↓

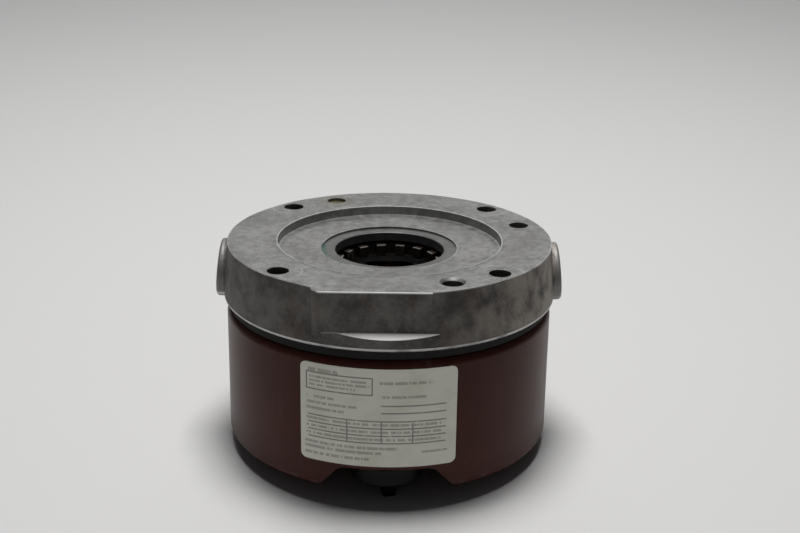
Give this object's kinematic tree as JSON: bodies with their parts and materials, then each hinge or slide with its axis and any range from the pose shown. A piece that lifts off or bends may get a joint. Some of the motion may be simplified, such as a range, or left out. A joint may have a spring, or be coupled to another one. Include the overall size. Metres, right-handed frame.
{
  "type": "electromagnetic clutch",
  "caption": "Spring-set, solenoid-released disc brake with a round cast endplate for a motor face, a drawn steel housing and a quarter-turn manual release knob.",
  "frame": {"origin": "centre of the motor mounting face, on the register and bore axis", "axes": "+Z along the motor shaft axis, out of the mounting face towards the motor; -Y towards the manual release knob; +X through the right-hand conduit boss"},
  "size_m": [0.177, 0.1692, 0.1105],
  "materials": {
    "cast_aluminium": "as-cast wall with machined faces, stained",
    "maroon_paint": "semi-gloss dark maroon paint",
    "black_rubber": "matt rubber",
    "black_plastic": "moulded, satin",
    "label_film": "cream printed film, blank",
    "bright_steel": "bright machined steel",
    "plated_steel": "yellow zinc plate",
    "zinc_steel": "clear zinc plate",
    "dark_steel": "oxidised, oily steel",
    "grey_iron": "turned grey iron",
    "friction_lining": "moulded brown friction material",
    "laminated_steel": "stacked laminations, varnished",
    "copper_winding": "varnished reddish-brown winding",
    "bobbin_plastic": "moulded glass-filled plastic",
    "spring_steel": "oiled spring wire",
    "bronze": "sintered bronze"
  },
  "bodies": {
    "frame": {"endplate": "cast_aluminium", "conduit_plugs": "cast_aluminium", "housing_gasket": "black_rubber", "housing": "maroon_paint", "nameplate": "label_film", "torque_springs": "spring_steel", "spring_pins": "zinc_steel", "carrier_plate": "zinc_steel", "housing_studs": "dark_steel", "housing_posts": "zinc_steel", "housing_screws": "zinc_steel", "carrier_spacers": "zinc_steel", "carrier_screws": "plated_steel", "pivot_yoke": "zinc_steel", "pivot_pin": "bright_steel", "pin_clips": "spring_steel", "solenoid_frame": "laminated_steel", "coil_bobbin": "bobbin_plastic", "coil_winding": "copper_winding", "solenoid_brackets": "zinc_steel", "bracket_screws": "zinc_steel", "shaft_bushing": "bronze"},
    "rotor": {"disc_core": "bright_steel", "lining_front": "friction_lining", "lining_rear": "friction_lining"},
    "pressure_plate": {"pressure_plate": "grey_iron", "pull_studs": "zinc_steel", "pull_nuts": "zinc_steel"},
    "armature": {"plunger": "laminated_steel", "plunger_clevis": "zinc_steel", "link_pin": "bright_steel"},
    "lever": {"lever_arm": "zinc_steel"},
    "release_knob": {"release_knob": "black_plastic", "release_camshaft": "bright_steel"}
  },
  "joints": [
    {"name": "rotor_spin", "type": "hinge", "parent": "frame", "child": "rotor", "pos_m": [0, 0, -0.0146], "axis": [0, 0, 1], "continuous": true},
    {"name": "armature_stroke", "type": "slide", "parent": "frame", "child": "armature", "axis": [0, 0, -1], "range_m": [0, 0.004], "stiffness_N_per_m": 500, "springref_m": -0.02},
    {"name": "lever_pivot", "type": "hinge", "parent": "frame", "child": "lever", "pos_m": [0, 0.058, -0.056], "axis": [1, 0, 0], "range_deg": [0, 3.82]},
    {"name": "pressure_plate_slide", "type": "slide", "parent": "frame", "child": "pressure_plate", "axis": [0, 0, -1], "range_m": [0, 0.0012], "deforming": ["torque_springs"]},
    {"name": "knob_turn", "type": "hinge", "parent": "frame", "child": "release_knob", "pos_m": [0, -0.0625, -0.0965], "axis": [0, 0, 1], "range_deg": [0, 90]}
  ],
  "couplings": [
    {"joint": "lever_pivot", "follows": "armature_stroke", "rad_per_m": 16.667},
    {"joint": "pressure_plate_slide", "follows": "armature_stroke", "ratio": 0.3},
    {"joint": "knob_turn", "follows": "armature_stroke", "rad_per_m": 392.69}
  ]
}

↑

:: Stated problem ::
Extract all of the material exactly as it is written.

:: Result of the exercise ::
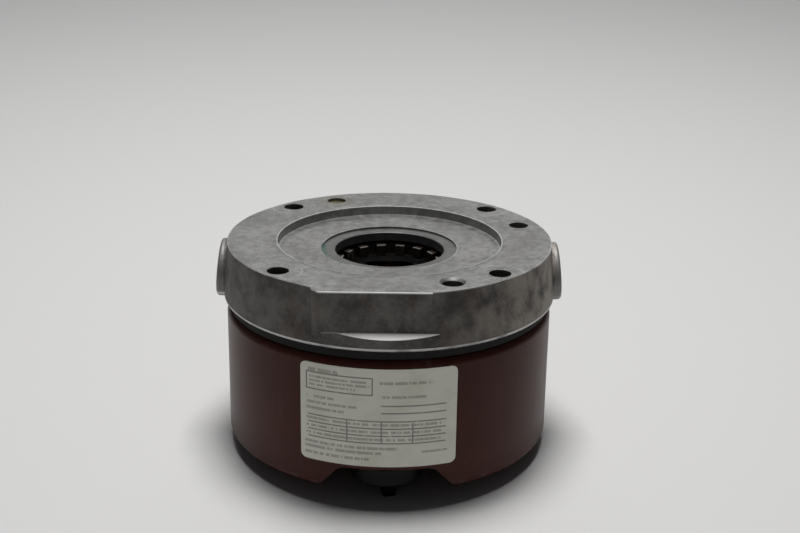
Give this object's kinematic tree as JSON: bodies with their parts and materials, then each hinge or slide with its axis and any range from the pose shown. A piece that lifts off or bends may get a joint. Some of the motion may be simplified, such as a range, or left out. A joint may have a spring, or be coupled to another one. Include the overall size. Metres, right-handed frame.
{
  "type": "electromagnetic clutch",
  "caption": "Spring-set, solenoid-released disc brake with a round cast endplate for a motor face, a drawn steel housing and a quarter-turn manual release knob.",
  "frame": {"origin": "centre of the motor mounting face, on the register and bore axis", "axes": "+Z along the motor shaft axis, out of the mounting face towards the motor; -Y towards the manual release knob; +X through the right-hand conduit boss"},
  "size_m": [0.177, 0.1692, 0.1105],
  "materials": {
    "cast_aluminium": "as-cast wall with machined faces, stained",
    "maroon_paint": "semi-gloss dark maroon paint",
    "black_rubber": "matt rubber",
    "black_plastic": "moulded, satin",
    "label_film": "cream printed film, blank",
    "bright_steel": "bright machined steel",
    "plated_steel": "yellow zinc plate",
    "zinc_steel": "clear zinc plate",
    "dark_steel": "oxidised, oily steel",
    "grey_iron": "turned grey iron",
    "friction_lining": "moulded brown friction material",
    "laminated_steel": "stacked laminations, varnished",
    "copper_winding": "varnished reddish-brown winding",
    "bobbin_plastic": "moulded glass-filled plastic",
    "spring_steel": "oiled spring wire",
    "bronze": "sintered bronze"
  },
  "bodies": {
    "frame": {"endplate": "cast_aluminium", "conduit_plugs": "cast_aluminium", "housing_gasket": "black_rubber", "housing": "maroon_paint", "nameplate": "label_film", "torque_springs": "spring_steel", "spring_pins": "zinc_steel", "carrier_plate": "zinc_steel", "housing_studs": "dark_steel", "housing_posts": "zinc_steel", "housing_screws": "zinc_steel", "carrier_spacers": "zinc_steel", "carrier_screws": "plated_steel", "pivot_yoke": "zinc_steel", "pivot_pin": "bright_steel", "pin_clips": "spring_steel", "solenoid_frame": "laminated_steel", "coil_bobbin": "bobbin_plastic", "coil_winding": "copper_winding", "solenoid_brackets": "zinc_steel", "bracket_screws": "zinc_steel", "shaft_bushing": "bronze"},
    "rotor": {"disc_core": "bright_steel", "lining_front": "friction_lining", "lining_rear": "friction_lining"},
    "pressure_plate": {"pressure_plate": "grey_iron", "pull_studs": "zinc_steel", "pull_nuts": "zinc_steel"},
    "armature": {"plunger": "laminated_steel", "plunger_clevis": "zinc_steel", "link_pin": "bright_steel"},
    "lever": {"lever_arm": "zinc_steel"},
    "release_knob": {"release_knob": "black_plastic", "release_camshaft": "bright_steel"}
  },
  "joints": [
    {"name": "rotor_spin", "type": "hinge", "parent": "frame", "child": "rotor", "pos_m": [0, 0, -0.0146], "axis": [0, 0, 1], "continuous": true},
    {"name": "armature_stroke", "type": "slide", "parent": "frame", "child": "armature", "axis": [0, 0, -1], "range_m": [0, 0.004], "stiffness_N_per_m": 500, "springref_m": -0.02},
    {"name": "lever_pivot", "type": "hinge", "parent": "frame", "child": "lever", "pos_m": [0, 0.058, -0.056], "axis": [1, 0, 0], "range_deg": [0, 3.82]},
    {"name": "pressure_plate_slide", "type": "slide", "parent": "frame", "child": "pressure_plate", "axis": [0, 0, -1], "range_m": [0, 0.0012], "deforming": ["torque_springs"]},
    {"name": "knob_turn", "type": "hinge", "parent": "frame", "child": "release_knob", "pos_m": [0, -0.0625, -0.0965], "axis": [0, 0, 1], "range_deg": [0, 90]}
  ],
  "couplings": [
    {"joint": "lever_pivot", "follows": "armature_stroke", "rad_per_m": 16.667},
    {"joint": "pressure_plate_slide", "follows": "armature_stroke", "ratio": 0.3},
    {"joint": "knob_turn", "follows": "armature_stroke", "rad_per_m": 392.69}
  ]
}